- Our Town
Opposing sides react to mine decision
The federal government’s rejection of the New Prosperity Mine continues to evoke varying opinions.
Cariboo MLAs are disappointed in the federal government’s rejection of New Prosperity Mine, but said they have faith in the resiliency of people in the region.
“Emotions are high,” Cariboo North MLA Coralee Oakes said. “With the Canfor sawmill closure in Quesnel this month, the annual allowable cut determination looming and the mine’s rejection, the region is facing challenging times.”
Cariboo-Chilcotin MLA Donna Barnett said the region will have to work out what it’s going to do in the future for economic development.
“I’m an environmentalist, but sometimes you have to think about the economy too,” Barnett said.
Applauding the government’s decision, the Fish Lake Alliance said the proposed mine site was not an appropriate location for a major industrial development and other values outweigh the economic consideration a mine in that location would generate.
The Council of Canadians said most Canadians would expect the government to respect the results of the independent review, and honour its constitutional obligations to the people of the Tsilhqo’tin Nation that would be impacted by the project the most.

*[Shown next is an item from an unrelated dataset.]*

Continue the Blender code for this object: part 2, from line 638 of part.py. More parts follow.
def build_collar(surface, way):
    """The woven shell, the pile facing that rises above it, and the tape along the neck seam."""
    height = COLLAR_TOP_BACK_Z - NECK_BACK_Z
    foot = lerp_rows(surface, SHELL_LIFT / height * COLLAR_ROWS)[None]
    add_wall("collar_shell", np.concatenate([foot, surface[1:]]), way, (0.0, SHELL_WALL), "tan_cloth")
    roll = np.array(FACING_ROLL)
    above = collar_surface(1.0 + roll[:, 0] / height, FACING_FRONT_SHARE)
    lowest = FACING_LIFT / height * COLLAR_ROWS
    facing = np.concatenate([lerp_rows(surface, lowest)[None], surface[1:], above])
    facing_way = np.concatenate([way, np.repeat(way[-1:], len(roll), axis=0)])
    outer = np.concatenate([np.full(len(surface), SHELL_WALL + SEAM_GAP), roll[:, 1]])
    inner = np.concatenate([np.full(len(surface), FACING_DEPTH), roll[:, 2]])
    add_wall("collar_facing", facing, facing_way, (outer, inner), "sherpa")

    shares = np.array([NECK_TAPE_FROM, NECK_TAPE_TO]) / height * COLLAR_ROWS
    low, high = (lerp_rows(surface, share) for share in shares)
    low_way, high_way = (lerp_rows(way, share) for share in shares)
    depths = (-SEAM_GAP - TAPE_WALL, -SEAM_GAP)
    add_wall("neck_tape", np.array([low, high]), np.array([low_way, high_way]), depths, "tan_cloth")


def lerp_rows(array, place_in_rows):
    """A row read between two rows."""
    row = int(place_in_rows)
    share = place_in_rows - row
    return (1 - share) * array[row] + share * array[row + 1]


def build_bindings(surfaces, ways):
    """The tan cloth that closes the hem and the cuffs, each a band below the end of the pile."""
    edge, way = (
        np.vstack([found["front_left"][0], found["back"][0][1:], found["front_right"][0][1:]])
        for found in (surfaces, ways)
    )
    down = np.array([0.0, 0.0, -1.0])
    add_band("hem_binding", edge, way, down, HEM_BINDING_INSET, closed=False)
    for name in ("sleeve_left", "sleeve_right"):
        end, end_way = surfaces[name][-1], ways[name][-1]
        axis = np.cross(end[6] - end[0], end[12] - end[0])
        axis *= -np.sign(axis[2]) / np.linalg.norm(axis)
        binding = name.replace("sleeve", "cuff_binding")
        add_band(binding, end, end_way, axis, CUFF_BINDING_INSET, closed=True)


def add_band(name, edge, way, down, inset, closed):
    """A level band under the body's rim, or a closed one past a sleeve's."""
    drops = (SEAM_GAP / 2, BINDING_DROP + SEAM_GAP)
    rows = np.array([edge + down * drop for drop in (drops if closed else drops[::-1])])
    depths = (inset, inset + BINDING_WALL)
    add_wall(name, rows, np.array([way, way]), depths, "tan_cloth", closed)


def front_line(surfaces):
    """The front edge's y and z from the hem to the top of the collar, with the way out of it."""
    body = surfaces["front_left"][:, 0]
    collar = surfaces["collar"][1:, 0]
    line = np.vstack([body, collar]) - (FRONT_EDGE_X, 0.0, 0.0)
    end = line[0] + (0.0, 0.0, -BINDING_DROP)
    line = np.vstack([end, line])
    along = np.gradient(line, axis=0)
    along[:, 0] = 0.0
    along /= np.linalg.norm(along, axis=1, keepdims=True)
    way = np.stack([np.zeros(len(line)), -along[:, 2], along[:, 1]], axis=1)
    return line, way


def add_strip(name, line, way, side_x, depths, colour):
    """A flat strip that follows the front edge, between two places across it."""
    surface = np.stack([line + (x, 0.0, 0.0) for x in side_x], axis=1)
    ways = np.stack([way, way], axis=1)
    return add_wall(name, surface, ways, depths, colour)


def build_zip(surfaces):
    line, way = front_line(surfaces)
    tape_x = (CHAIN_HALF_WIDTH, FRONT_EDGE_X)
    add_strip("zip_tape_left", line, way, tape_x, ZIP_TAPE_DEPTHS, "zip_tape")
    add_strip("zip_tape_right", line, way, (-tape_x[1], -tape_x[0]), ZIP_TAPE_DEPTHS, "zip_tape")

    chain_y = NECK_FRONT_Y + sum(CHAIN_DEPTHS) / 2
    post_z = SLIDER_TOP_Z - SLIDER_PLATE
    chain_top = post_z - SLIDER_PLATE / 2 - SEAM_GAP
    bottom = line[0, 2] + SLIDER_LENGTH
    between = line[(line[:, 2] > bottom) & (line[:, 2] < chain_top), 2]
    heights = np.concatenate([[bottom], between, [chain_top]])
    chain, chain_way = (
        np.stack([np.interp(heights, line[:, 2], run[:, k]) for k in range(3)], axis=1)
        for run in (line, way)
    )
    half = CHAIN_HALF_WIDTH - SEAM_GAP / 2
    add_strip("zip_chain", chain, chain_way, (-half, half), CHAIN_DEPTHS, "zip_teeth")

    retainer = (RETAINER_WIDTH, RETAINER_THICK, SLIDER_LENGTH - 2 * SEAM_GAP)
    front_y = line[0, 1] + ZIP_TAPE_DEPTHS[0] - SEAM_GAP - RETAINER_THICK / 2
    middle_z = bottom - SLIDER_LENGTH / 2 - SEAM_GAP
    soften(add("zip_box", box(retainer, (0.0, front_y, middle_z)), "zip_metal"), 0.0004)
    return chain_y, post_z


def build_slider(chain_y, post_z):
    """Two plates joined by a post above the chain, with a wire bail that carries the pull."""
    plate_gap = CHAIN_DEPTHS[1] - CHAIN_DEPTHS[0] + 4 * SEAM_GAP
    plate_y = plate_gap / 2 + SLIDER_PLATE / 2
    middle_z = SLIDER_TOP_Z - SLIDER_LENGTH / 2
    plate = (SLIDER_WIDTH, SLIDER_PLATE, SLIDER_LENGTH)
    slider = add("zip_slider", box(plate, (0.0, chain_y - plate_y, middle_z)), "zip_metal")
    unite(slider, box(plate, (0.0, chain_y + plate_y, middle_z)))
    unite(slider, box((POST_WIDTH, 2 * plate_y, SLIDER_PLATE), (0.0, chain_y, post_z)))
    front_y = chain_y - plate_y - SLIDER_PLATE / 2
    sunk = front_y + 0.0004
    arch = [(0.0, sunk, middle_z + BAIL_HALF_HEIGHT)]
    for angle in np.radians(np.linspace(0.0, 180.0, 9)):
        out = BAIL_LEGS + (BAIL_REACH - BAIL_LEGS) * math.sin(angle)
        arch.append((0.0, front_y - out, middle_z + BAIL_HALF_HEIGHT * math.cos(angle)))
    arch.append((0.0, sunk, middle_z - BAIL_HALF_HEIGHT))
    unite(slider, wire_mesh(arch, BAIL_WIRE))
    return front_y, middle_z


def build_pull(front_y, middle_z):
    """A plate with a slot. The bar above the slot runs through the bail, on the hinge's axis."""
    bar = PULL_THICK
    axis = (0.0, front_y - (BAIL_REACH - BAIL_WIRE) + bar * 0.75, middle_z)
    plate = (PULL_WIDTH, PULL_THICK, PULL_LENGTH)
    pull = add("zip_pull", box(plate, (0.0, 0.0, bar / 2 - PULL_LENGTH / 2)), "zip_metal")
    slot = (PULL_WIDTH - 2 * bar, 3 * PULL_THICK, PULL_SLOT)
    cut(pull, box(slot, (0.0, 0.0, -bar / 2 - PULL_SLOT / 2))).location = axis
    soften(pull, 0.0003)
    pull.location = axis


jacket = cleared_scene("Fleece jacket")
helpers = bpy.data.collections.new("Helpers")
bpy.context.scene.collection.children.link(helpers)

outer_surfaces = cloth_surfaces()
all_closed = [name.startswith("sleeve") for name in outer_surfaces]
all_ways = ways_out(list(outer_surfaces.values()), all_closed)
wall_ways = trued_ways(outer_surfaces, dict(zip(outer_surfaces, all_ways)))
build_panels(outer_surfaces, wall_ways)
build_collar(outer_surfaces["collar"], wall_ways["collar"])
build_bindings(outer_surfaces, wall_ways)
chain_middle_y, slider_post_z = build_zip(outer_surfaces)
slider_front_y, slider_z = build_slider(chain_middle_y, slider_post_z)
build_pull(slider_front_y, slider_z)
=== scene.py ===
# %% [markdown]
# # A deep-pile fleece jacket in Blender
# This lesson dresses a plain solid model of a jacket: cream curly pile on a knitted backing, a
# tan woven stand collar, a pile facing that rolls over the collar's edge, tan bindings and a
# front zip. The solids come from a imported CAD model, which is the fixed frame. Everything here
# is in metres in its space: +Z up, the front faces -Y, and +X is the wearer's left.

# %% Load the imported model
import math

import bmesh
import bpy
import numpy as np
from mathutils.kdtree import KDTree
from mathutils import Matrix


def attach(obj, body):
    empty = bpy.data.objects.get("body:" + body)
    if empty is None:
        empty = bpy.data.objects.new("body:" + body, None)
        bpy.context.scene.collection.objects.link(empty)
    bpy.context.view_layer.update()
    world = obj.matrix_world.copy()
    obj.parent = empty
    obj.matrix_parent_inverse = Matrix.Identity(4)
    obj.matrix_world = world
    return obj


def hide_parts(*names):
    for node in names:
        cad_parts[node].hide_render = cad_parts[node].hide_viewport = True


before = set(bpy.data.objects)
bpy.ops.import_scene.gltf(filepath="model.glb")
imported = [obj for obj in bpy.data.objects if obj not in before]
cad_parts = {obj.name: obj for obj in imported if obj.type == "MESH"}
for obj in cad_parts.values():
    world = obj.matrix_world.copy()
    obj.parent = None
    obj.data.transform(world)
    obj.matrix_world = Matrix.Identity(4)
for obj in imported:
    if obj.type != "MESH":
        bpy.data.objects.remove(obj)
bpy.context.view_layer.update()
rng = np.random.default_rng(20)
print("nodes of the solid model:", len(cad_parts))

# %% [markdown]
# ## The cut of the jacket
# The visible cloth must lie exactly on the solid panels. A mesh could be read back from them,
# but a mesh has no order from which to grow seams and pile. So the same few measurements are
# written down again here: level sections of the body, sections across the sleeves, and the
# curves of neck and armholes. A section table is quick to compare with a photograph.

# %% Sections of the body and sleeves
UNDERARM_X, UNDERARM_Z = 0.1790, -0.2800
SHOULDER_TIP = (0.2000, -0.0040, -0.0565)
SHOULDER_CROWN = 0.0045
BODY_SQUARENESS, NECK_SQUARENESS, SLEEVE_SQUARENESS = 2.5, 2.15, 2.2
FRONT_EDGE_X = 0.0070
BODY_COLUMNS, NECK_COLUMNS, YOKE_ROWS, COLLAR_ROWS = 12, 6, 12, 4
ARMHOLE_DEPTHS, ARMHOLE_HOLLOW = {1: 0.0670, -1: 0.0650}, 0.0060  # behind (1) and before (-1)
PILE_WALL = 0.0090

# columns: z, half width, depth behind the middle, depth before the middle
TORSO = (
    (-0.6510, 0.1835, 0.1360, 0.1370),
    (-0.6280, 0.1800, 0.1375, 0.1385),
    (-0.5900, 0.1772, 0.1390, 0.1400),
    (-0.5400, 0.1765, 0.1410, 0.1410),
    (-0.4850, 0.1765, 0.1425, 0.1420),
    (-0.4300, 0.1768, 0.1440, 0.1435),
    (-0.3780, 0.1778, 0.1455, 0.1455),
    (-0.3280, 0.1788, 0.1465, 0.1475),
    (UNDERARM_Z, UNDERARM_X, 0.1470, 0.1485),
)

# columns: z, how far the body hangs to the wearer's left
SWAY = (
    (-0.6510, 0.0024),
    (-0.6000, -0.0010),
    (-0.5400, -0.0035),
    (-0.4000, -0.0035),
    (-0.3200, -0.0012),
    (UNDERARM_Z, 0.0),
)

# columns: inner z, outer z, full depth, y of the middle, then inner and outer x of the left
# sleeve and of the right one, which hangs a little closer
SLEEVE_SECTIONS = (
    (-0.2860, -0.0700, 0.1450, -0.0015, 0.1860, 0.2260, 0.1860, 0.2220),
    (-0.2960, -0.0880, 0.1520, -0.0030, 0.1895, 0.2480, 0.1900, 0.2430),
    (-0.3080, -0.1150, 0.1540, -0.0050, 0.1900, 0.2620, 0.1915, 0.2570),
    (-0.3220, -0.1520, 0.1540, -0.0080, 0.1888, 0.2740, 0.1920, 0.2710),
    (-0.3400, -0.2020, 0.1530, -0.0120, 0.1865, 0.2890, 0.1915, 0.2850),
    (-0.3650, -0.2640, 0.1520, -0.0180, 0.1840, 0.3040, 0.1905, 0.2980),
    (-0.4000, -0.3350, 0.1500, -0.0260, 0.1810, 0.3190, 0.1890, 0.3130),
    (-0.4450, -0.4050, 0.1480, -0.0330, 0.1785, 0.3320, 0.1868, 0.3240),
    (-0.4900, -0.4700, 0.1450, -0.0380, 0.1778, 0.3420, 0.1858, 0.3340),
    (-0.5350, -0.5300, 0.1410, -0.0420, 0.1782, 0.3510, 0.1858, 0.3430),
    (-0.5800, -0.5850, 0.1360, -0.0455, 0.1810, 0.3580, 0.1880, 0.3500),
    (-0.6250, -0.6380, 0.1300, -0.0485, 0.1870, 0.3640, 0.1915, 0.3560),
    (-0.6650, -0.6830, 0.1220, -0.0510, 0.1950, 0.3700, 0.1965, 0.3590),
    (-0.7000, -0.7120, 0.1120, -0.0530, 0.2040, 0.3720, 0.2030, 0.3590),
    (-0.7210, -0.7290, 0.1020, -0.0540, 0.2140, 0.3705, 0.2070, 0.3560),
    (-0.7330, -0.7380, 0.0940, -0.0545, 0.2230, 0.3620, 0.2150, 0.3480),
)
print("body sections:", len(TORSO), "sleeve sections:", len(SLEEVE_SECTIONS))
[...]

Prime Minister Stephen Harper even weighed in. Speaking to the Prospectors and Developers Association in Toronto Monday, he said it was clear the project as previously and presently conceived would not address the long-term destruction of the local water system and the government’s experts could see no possible mitigation measures for that.
Cariboo Regional District chair Al Richmond suggested the federal government’s decision means the people who are best able to comment on environmental impacts of tailings ponds can now have a discussion.
“It’s given Taseko something to technically address, as well as the issues raised by the panel,” Richmond said.
“People in the Cariboo-Chilcotin care about the land and I hope people can stick to the technical issues that surround the project.”
At the end of the day, the region is left with uncertainty about the project and communities that are divided, he added.